Tudores, Borbones...y paparazzi
Tuvo que subirse Mariella Devia al trapecio para recuperar el interés de una velada que se había malogrado por la precariedad misma del espectáculo -desangelado, inexpresivo- y por las abrumadoras connotaciones sociales de la apertura de la temporada madrileña.
Había tantos paparazzi como policías. Proliferaban los esnobistas y los cortesanos, aunque la presencia de Felipe VI y de Letizia se “resintió” de la competencia de Isabel Preysler, de tal forma que la ópera en cuestión, “Roberto Devereux” (¿mandé?), quedó subordinada a un espacio gregario, al photocall, al trajín costumbrista del intermedio.
O lo hizo hasta que Mariella Devia, insistimos, se subió al trapecio para columpiarse con sus galones y sus resabios en el aria final, excitando a los melómanos genuinos -estaban en minoría- y proporcionando a la noche los honores que se merecía la música de Donizetti. También él en minoría, sepultado por los cuchicheos. Que si Esperanza Aguirre whtasappeaba durante la ópera. Y que si el anticristo, o sea, Manuela Carmena, celebraba cien días de gobierno municipal pisando con garbo la alfombra roja.
De cuestiones sociales hablamos acaso para sustraernos a las musicales. Que no fueron de gran interés porque el maestro Bruno Campanella concibió una versión bastante convencional, incluso de una oscuridad premonitoria cuando hizo sonar el himno de España en presencia de los Reyes. Nunca he sido partidario de introducir en el programa estas injerencias protocolarias. Y no por subversión republicana, sino por convicciones musicales. Más aún si el himno es tan desafortunado como el español y si la obra que lo sucede, como es el caso, comienza con una evocación explícita de “Dios salve a la reina”.
Lo introdujo Donizetti porque “Roberto Devereaux“ es un folletón tremendista que transcurre en el reinado de Isabel I, de tal manera que la inauguración operística del Real proporcionó o sobrentendió una mixtificación de símbolos monárquicos. Había una reina, Letizia, en el palco. Había una reina, Mariella Devia (Isabel I), en el escenario. Y había una reina pagana en el patio de butacas. Me refiero a Isabel Preysler, acompañada de Marío Vargas Llosa para dicha de los paparazzi que acordonaban el edificio, incitando la curiosidad de los vecinos y la multiplicación de smartphones al acecho.

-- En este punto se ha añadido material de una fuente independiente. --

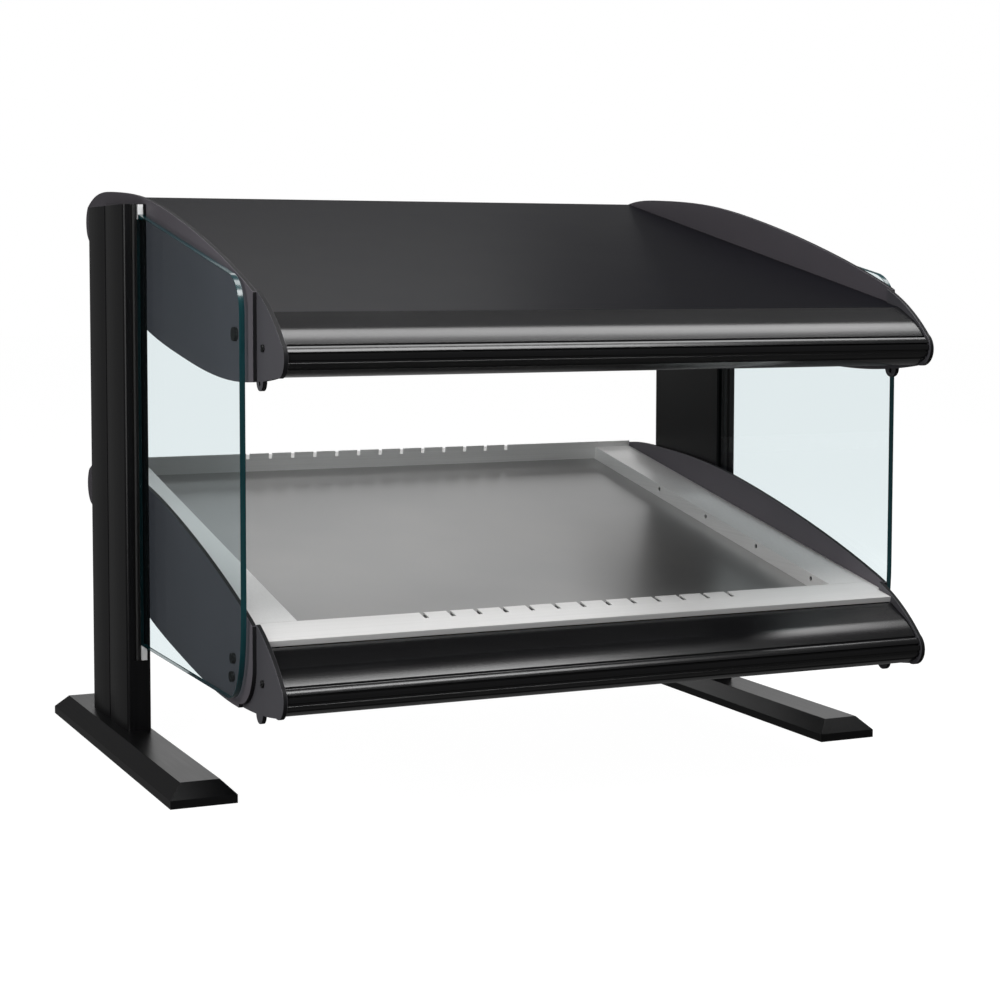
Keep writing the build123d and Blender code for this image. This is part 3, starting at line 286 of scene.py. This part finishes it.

Esperaron hasta el final de la ópera igual que un pelotón de fusilamiento. Y se llevaron un exquisito botín, los revisteros, porque la ópera de Donizetti había concitado una fiesta de la alta sociedad, muchas veces desconcertada o desconcertante porque los advenedizos no sabían muy bien cuándo aplaudir ni cuándo callar.
Por eso las ovaciones finales garantizaron un consenso generoso y acrítico. Tanto se aplaudían las prestaciones mediocres de algunos cantantes -se me ocurre el caso de Marco Caria- como se aclamaba por inercia al equipo escénico. Empezando por Alessandro Talevi y Marco Berriel, cuya dramaturgia pobretona desaprovecha las buenas ideas conceptuales -la reina Isabel tejiendo una tela de araña en su reino de conspiraciones- para desconcertar a la audiencia con un grotesco final gore donde sobrevivió a su manera el carisma belcantístico de la Devia. No puede decirse que se encuentre en la plenitud. Sí puede decirse que su personalidad de diva antigua, su afinidad estética al repertorio expuesto y su oficio de soprano infalible redimieron un espectáculo que dio vuelo a la naturalidad de Silvia Tro Santafé y que puso en aprietos la reputación de Gregory Kunde.
Hago constar que soy muy partidario del tenor americano. Y considero meritorio que su técnica le permita compaginar los roles dramáticos del repertorio -Otello, Eneas- con los personajes de tip-tap donitezziannos y bellinianos, pero mi impresión es que esta versatilidad no pareció esta noche demasiado evidente. Su Devereux tuvo tanto arrojo y valentía como problemas en el fraseo, el legato y la homogeneidad de la voz. Echamos de menos un tenor más distinguido y aristocrático, aunque no puede decirse que escaseara la sangre azul en el Teatro Real. Ni las provocaciones accidentales, pues la ópera de Donizetti finaliza con una abdicación.